Hans Georg Gadamer (1900 – 2002) certamente uno dei filosofi più importanti del Novecento, un punto di riferimento fondamentale sia per ‘ragionamenti’ filosofici ad ampio raggio, sia per la riflessioni sull’estetica. Hans Georg è universalmente riconosciuto come il ‘padre’ dell’ermeneutica o scienza dell’interpretazione e le sue idee sull’arte sono contenute in L’attualità del bello (1977). Si parte da una certezza: il ‘comprendere’ non è uno dei possibili atteggiamenti del soggetto, ma il modo di essere dell’esistente come tale.

H. G. GADAMER, L’attualità del bello (seconda edizione),
Marietti Edizioni 2021

Ermeneutica è il movimento fondamentale dell’esistenza e abbraccia tutta l’esperienza umana del mondo. E’ nella natura stessa delle cose. Il fatto è che – in questo movimento – non c’è una distinzione netta tra oggetto e soggetto, per cui la comprensione diventa inevitabilmente auto comprensione. Nell’esperienza estetica l’interpretazione di un’opera d’arte investe contemporaneamente sia l’opera che il fruitore. Interpretando la ‘Gioconda’, la ‘Gioconda’ diventa la Gioconda come io la vedo. Ma la Gioconda come io la vedo modifica la mia stessa percezione. Insomma, comprendere un’opera d’arte significa aggiungere alla stessa opera d’arte la nostra esperienza ermeneutica di incontro con essa.

Ma l’ermeneutica – s’intende – non è mai ‘ricostruzione’ dell’opera d’arte come fu, ripristinando le sue condizioni originarie. Se si pensa questo, si è destinati allo scacco. La vita che viene restaurata, interpretata, non è più la vita originaria. L’arte del passato vive nel presente in quanto reinterpretata e integrata dalla sensibilità odierna. E’ una mediazione con la vita presente. In sostanza: noi non potremo mai entrare davvero nella ‘testa’ di Dante Alighieri o di Beethoven (ma neppure in quella di Socrate o di Giulio Cesare o di qualsiasi altra persona del passato), perché essi vivevano in un contesto sociale, politico, economico, religioso, emozionale, sino agli odori che essi percepivano, i rumori che sentivano, i vestiti che indossavano, il tono della loro voce e via dicendo) che è irrecuperabile. Che è perso per sempre. E’ altro da noi, non possiamo coglierlo appieno.

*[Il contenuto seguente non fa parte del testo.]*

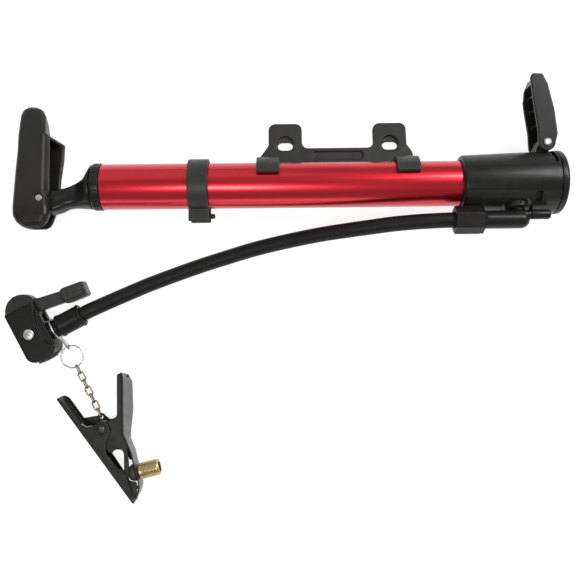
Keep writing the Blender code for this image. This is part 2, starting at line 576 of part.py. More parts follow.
def make_neck_loop(head):
    """Wire loop round the head's neck with a flat eye hanging from it."""
    x = 11.9
    loop = torus("neck_loop", (x, COLLAR_Y, 0), 6.75, 0.6, "steel", head, normal="X")
    ey, ez = EYE_AT
    strip = [(-23.9, -2.0), (-24.6, 1.2)] + arc(ey, ez, 2.2, 135, 315, 10)
    combine(loop, prism("eye", strip, x - 0.5, x + 0.5, "steel", head, normal="X"), "UNION")
    hole = arc(ey, ez, 1.25, 0, 345, 15)
    combine(loop, prism("hole", hole, x - 3, x + 3, "steel", head, normal="X"))


def make_tether(head, layout):
    torus("split_ring", (*RING_AT, EYE_AT[1]), RING_R, RING_WIRE, "steel", head)
    middle = Vector((*head_point(*RING_AT)[:2], 0))
    end = Vector((*clip_point(*EAR_HOLE), 0))
    start = middle + (end - middle).normalized() * RING_R
    run = end - start
    heading = math.atan2(run.y, run.x)
    wire_r, inner_half, slack = 0.45, 1.25, 0.2
    end_r = inner_half + wire_r
    hook = wire_r + RING_WIRE + 0.1        # between the ring's wire and the first link's end wire
    pitch = (run.length - 2 * end_r + hook + 2 * inner_half - slack) / CHAIN_LINKS
    straight = pitch + slack - 2 * inner_half
    first = straight / 2 + end_r - hook
    for i in range(CHAIN_LINKS):
        at = start + run.normalized() * (first + pitch * i)
        roll = math.pi / 2 if i % 2 == 0 else 0.0
        torus(f"chain_link_{i + 1}", (at.x, at.y, CHAIN_Z), inner_half + wire_r, wire_r, "steel", layout,
              sides=16, tube=6, stretch=straight, roll=roll, heading=heading)


# ---------------------------------------------------------------- clip-on valve adapter
LEFT_TIP = (-26.8, 19.1)       # outer corner of the left handle, from the rivet
LEFT_ANGLE = math.radians(-54.5)
LEFT_LENGTH = 79.0


EAR_HOLE = (24.9, 12.4)        # along and across the left half, where the last link passes


def clip_point(along, across):
    c, s = math.cos(LEFT_ANGLE), math.sin(LEFT_ANGLE)
    return (CLIP_AT[0] + LEFT_TIP[0] + along * c - across * s, CLIP_AT[1] + LEFT_TIP[1] + along * s + across * c)


def make_clip_left(clip):
    """Straight channel half: web on its outer edge, and a cheek on each side round the rivet."""
    side = frame("clip_left_side", clip, (*LEFT_TIP, 0), (0, 0, LEFT_ANGLE))
    web = [(0.6, 0.0), (LEFT_LENGTH - 1, 0.0), (LEFT_LENGTH, 0.6), (LEFT_LENGTH - 1, 1.1), (0.0, 1.1)]
    half = prism("clip_left_half", web, 0.3, 13.8, "nickel", side)
    near = [(0.4, 0.4), (LEFT_LENGTH - 2, 0.4), (76.0, 2.4), (64.0, 6.6), (58.4, 7.0), (56.4, 5.2), (45.0, 4.7),
            (39.5, 8.5), (36.0, 14.6), (31.0, 16.4), (27.4, 15.6), (26.6, 10.0), (25.2, 4.8), (21.0, 2.6), (4.0, 2.4),
            (1.4, 1.8)]
    combine(half, prism("near", near, 12.8, 13.8, "nickel", side), "UNION")
    far = [(0.4, 0.4), (LEFT_LENGTH - 2, 0.4), (76.0, 2.4), (60.0, 4.0), (45.0, 4.6), (39.5, 8.5), (36.0, 14.6), (31.0, 16.4)]
    far += arc(*EAR_HOLE, 2.5, 80, 215, 6) + [(19.0, 3.4), (4.0, 3.4), (1.4, 2.4)]
    combine(half, prism("far", far, 1.7, 2.7, "nickel", side), "UNION")
    rivet_hole = arc(31.1, 10.75, 3.2, 0, 342, 18)
    combine(half, prism("hole", rivet_hole, -2, 18, "nickel", side))
    combine(half, prism("ear_hole", arc(*EAR_HOLE, 1.1, 0, 324, 9), -2, 6, "nickel", side))


def band(name, near_line, far_line, thick, low, high, colour, parent):
    """A bent strip standing between two heights, whose line may differ at the top and the bottom."""
    def offset(line, by):
        out = []
        for i, p in enumerate(line):
            a, b = line[max(i - 1, 0)], line[min(i + 1, len(line) - 1)]
            t = (Vector(b) - Vector(a)).normalized()
            out.append((p[0] - t.y * by, p[1] + t.x * by))
        return out
    bm = bmesh.new()
    sections = []
    for i in range(len(near_line)):
        corners = [(*offset(far_line, 0)[i], low), (*offset(far_line, thick)[i], low),
                   (*offset(near_line, thick)[i], high), (*offset(near_line, 0)[i], high)]
        sections.append(ring(bm, corners))
    join_rings(bm, sections)
    bmesh.ops.triangulate(bm, faces=bm.faces)
    return finish_mesh(name, bm, colour, parent)


def make_clip_right(swing):
    jaw = [(14.6, -8), (17.4, -15), (18.7, -21), (20.2, -27), (21.5, -31), (21.8, -36), (20.6, -40), (19.7, -41.8)]
    near = [(11.9, 34.6), (12.4, 30), (12.4, 10), (12.5, -3)] + jaw
    far = [(13.8, 32.6), (16.2, 28), (16.2, 10), (14.6, -3)] + jaw
    half = band("clip_right_half", near, far, 1.0, 0.3, 12.3, "nickel", swing)
    near_plate = [(12.8, 34.2), (12.9, -3), (14.4, -7), (15.8, -13), (16.4, -20), (16.4, -31), (21.0, -32), (21.3, -36),
                  (20.2, -40), (19.4, -41.4), (17.4, -38.5), (15.0, -34.5), (12.9, -30.5), (13.4, -24), (13.4, -14.5),
                  (12.2, -12.4), (8.0, -12.2), (6.4, -14.4), (4.4, -14.2), (0, -8.5), (-3.6, -4.2), (-4.6, 0),
                  (-3.6, 4.2), (0, 5.2), (5, 5.0), (9.4, 8), (9.6, 33.4)]
    combine(half, prism("near", near_plate, 11.2, 12.2, "nickel", swing), "UNION")
    far_plate = [(15.3, 32.4), (15.3, 9), (13.9, -3), (15.0, -8), (17.8, -15), (18.9, -20.4), (15.0, -20.4), (13.6, -15),
                 (10, -9), (3, -5.4), (-3.6, -4.2), (-4.6, 0), (-3.6, 4.2), (0, 5.2), (5, 5.0), (9.4, 8), (12.4, 32.4)]
    combine(half, prism("far", far_plate, 3.2, 4.2, "nickel", swing), "UNION")
    combine(half, prism("hole", arc(0, 0, 3.2, 0, 342, 18), -2, 18, "nickel", swing))
    nozzle_turn = frame("nozzle_turn", swing, (21.2, -26.9, 6.4), (0, 0, math.radians(13.3)))
    combine(half, lathe("nozzle_hole", [(-4, 0), (-4, 3.1), (4, 3.1), (4, 0)], "nickel", nozzle_turn, sides=20))
    lathe("brass_nozzle", [(-2.6, 1.7), (-2.6, 2.8), (1.2, 2.8), (1.2, 5.0), (12.6, 5.0), (13.2, 4.4), (13.2, 3.2),
                           (5.0, 3.2), (5.0, 1.7)], "brass", nozzle_turn, sides=24)
    lathe("nozzle_seat", [(-5.6, 1.9), (-5.6, 4.0), (-3.2, 5.2), (-1.3, 5.2), (-1.3, 3.2), (-3.0, 3.2), (-3.0, 1.9)],
          "seat", nozzle_turn, sides=24)


def make_clip_hardware(clip):
    lathe("clip_rivet", [(0.5, 2.3), (0.5, 3.8), (1.3, 3.8), (1.3, 2.9), (14.1, 2.9), (14.1, 3.8), (14.9, 3.8), (14.9, 2.3)],
          "steel", clip, "Z", sides=24)
    turns = coil(4.1, 5.1, 10.2, -3.5, 12)
    tail = [Vector((-4.5, 1.3, 10.3)), Vector((-6.4, 1.7, 10.4)), Vector((-9.6, 1.1, 10.4)), Vector((-12.4, 3.2, 10.4))]
    lead = [Vector((9.4, 7.6, 5.0)), Vector((6.6, 4.8, 5.0)), Vector((4.6, 2.3, 5.05))]
    bent_wire("clip_spring", lead + turns + tail, 0.5, "steel", clip)


def to_metres():
    scale = Matrix.Scale(MM, 4)
    for obj in bpy.data.objects:
        obj.location = obj.location * MM
        if obj.type == "MESH":
            obj.data.transform(scale)
        elif obj.type == "CURVE":
            obj.data.transform(scale)


def build():
    clear_scene()
    layout = frame("layout", at=(LAYOUT_X, LAYOUT_Y, 0))
    pump = frame("pump_axis", layout, (0, AXIS_Y, AXIS_Z))
    fitting = frame("swivel_axis", pump, (SWIVEL_X, 0, 0), (math.pi + SWIVEL_ANGLE, 0, 0))
    make_barrel(pump)
    make_gland(pump)
    make_housing(pump, fitting)
    make_base_parts(pump)
    make_bracket(pump)
    make_hose_clip(pump)
    make_rod(pump)
    turned = frame("handle_turn", pump, turn=(HANDLE_TURN, 0, 0))
    make_stem(turned)
    make_handle(frame("handle_pivot", turned, (*HANDLE_PIVOT, 0)))
    make_pedal(pump, frame("pedal_pivot", pump, (*PEDAL_PIVOT, 0)))
    make_fitting(fitting)
    make_nut(fitting)
    hose_tube("hose", smooth_curve(hose_route(), 2), HOSE_R, "rubber", layout, 4)
    head = frame("head_frame", layout, (*HEAD_AT, HEAD_MID_Z), (0, 0, HEAD_ANGLE))
    make_head(head)
    make_plunger(head)
    make_lever(head)
    make_neck_loop(head)
    make_tether(head, layout)
    clip = frame("clip_rivet_axis", layout, (*CLIP_AT, 0))
    make_clip_left(clip)
    make_clip_right(clip)
    make_clip_hardware(clip)
    to_metres()


build()
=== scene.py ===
"""Looks of the mini pump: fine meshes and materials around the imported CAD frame.

Shapes are made in millimetres in each group's own frame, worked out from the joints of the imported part,
and finish_piece moves them into the row frame in metres.
"""
import json
from math import atan2, copysign, cos, pi, radians, sin, sqrt, tau

import bmesh
import bpy
from mathutils import Matrix, Vector


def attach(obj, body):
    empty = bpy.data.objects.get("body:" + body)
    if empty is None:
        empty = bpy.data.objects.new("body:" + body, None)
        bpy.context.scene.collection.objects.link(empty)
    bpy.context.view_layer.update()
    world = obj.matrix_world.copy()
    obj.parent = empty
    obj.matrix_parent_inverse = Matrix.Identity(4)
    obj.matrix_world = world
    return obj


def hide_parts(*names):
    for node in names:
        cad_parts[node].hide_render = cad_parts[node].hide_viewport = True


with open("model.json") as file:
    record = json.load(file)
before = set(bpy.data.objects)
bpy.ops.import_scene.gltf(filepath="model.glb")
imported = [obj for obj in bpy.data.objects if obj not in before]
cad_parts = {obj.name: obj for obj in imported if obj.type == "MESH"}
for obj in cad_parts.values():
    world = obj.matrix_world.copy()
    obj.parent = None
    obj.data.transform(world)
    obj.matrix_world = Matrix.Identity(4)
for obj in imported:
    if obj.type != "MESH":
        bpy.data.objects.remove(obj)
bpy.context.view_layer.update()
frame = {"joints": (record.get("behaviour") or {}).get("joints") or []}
MM = 0.001

# ---- frames of the groups, from the joints
JOINTS = {joint["name"]: joint for joint in frame["joints"]}


def joint_at(name):
    return Vector(JOINTS[name]["pos_m"]) / MM


def joint_axis(name):
    return Vector(JOINTS[name]["axis"])


def group(origin, angle=0.0, axis="Z"):
    return Matrix.Translation(origin) @ Matrix.Rotation(angle, 4, axis)


PUMP = group(joint_at("rod_spin"))
LAYOUT_SHIFT = Vector((-1.55, -76.97, 0.0))       # from the numbers of the hose's route to the row frame
HANDLE_TURN = atan2(-joint_axis("handle_fold").y, joint_axis("handle_fold").z)
TURNED = PUMP @ Matrix.Rotation(HANDLE_TURN, 4, "X")
HANDLE = group(joint_at("handle_fold"), HANDLE_TURN, "X")
PEDAL = group(joint_at("pedal_fold"))
FITTING = group(joint_at("hose_swivel"), atan2(joint_axis("hose_swivel").z, joint_axis("hose_swivel").y), "X")
HEAD = group(joint_at("lever_pivot"), atan2(joint_axis("plunger_slide").x, -joint_axis("plunger_slide").y))
CLIP = group((joint_at("clip_open").x, joint_at("clip_open").y, 0.0))
SIDE = CLIP @ group((-26.8, 19.1, 0), radians(-54.5))
NOZZLE = CLIP @ group((21.2, -26.9, 6.4), radians(13.3))
BRACKET = PUMP @ Matrix.Rotation(radians(-15.0), 4, "X")

# Sizes shared by several pieces
TUBE_R, BORE_R = 13.5, 12.5
TUBE_LEFT, TUBE_RIGHT = -109.2, 112.2
HOUSING_LEFT, HOUSING_RIGHT = 102.5, 158.0
END_R, END_RIGHT = 18.8, 162.5
LUG_CENTRES = (-0.75, 63.25)
BAND_CENTRES = (-11.0, 71.0)
HOSE_CLIP_X = -52.0
FITTING_OUT = 25.0
HOSE_R = 4.5
COLLAR_Y = -18.0
EYE = (-30.85, -6.5)
RING_AT, RING_R, RING_WIRE = (11.2, -37.6), 6.8, 0.6
CHAIN_LINKS, CHAIN_Z = 7, 2.45
EAR_HOLE = (24.9, 12.4)
RIVET_AT, RIVET_HOLE_R = (31.1, 10.75), 3.2        # in the long jaw's frame
FREE = 0.3                                        # gap between fitted parts
LEFT_LENGTH = 79.0


# ---- mesh helpers
def link(name, mesh):
    obj = bpy.data.objects.new(name, mesh)
    bpy.context.scene.collection.objects.link(obj)
    return obj


def to_object(name, bm):
    bmesh.ops.remove_doubles(bm, verts=bm.verts, dist=1e-4)
    bmesh.ops.recalc_face_normals(bm, faces=bm.faces)
    mesh = bpy.data.meshes.new(name)
    bm.to_mesh(mesh)
    bm.free()
    return link(name, mesh)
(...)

Ma se sono opere d’arte o grandi pensieri, c’è qualcosa in loro che attraversa il tempo e che ci dà modo di goderne, ma sempre reinterpretandole. E l’interpretazione avviene tramite il linguaggio, che è qualcosa di più di un comportamento soggettivo (in certo senso, è il linguaggio che ‘mi’ parla).

Hans Georg Gadamer (1900 – 2002)

Naturalmente parliamo non solo del linguaggio come parola, ma linguaggio dell’arte, persino della natura e delle cose stesse parlano (mettiamo: l’archeologia). Qual è il compito dell’ermeneutica? Quello di studiare l’esperienza di ‘verità’ che ci trasmette l’opera d’arte. Gadamer infatti vede nell’esperienza estetica non la rappresentazione di un sentimento (l’emozione, come molti di noi dicono, oggidì), ma la ‘verità’. L’arte ci colpisce a fondo quando ci trasmette a suo modo una ‘verità’. La poesia non deve solo emozionare, deve essere un’esperienza di verità. Una verità che fa conoscere meglio noi stessi. E’ l’autocomprensione. Ovvero l’ermeneutica.

Gadamer sposta la prospettiva. Ci dà un’indicazione diversa, nella stesura e nella valutazione di un’opera d’arte. Un’opera d’arte – mettiamo nel nostro caso una poesia – è tale non per il ‘quantum’ di emozione che provoca, ma per la sua verità. E’ il ‘vero’ che ci sorprende e ci emoziona. Direi: in una poesia l’emozione ha un senso se ci apre al ‘vero’. Se ci apre a una maggiore comprensione di noi stessi. Che cosa poi Gadamer intenda per ‘verità’ è da approfondire. Sicuramente ha a che fare non con una verità scientifica, ma con una verità dell’anima.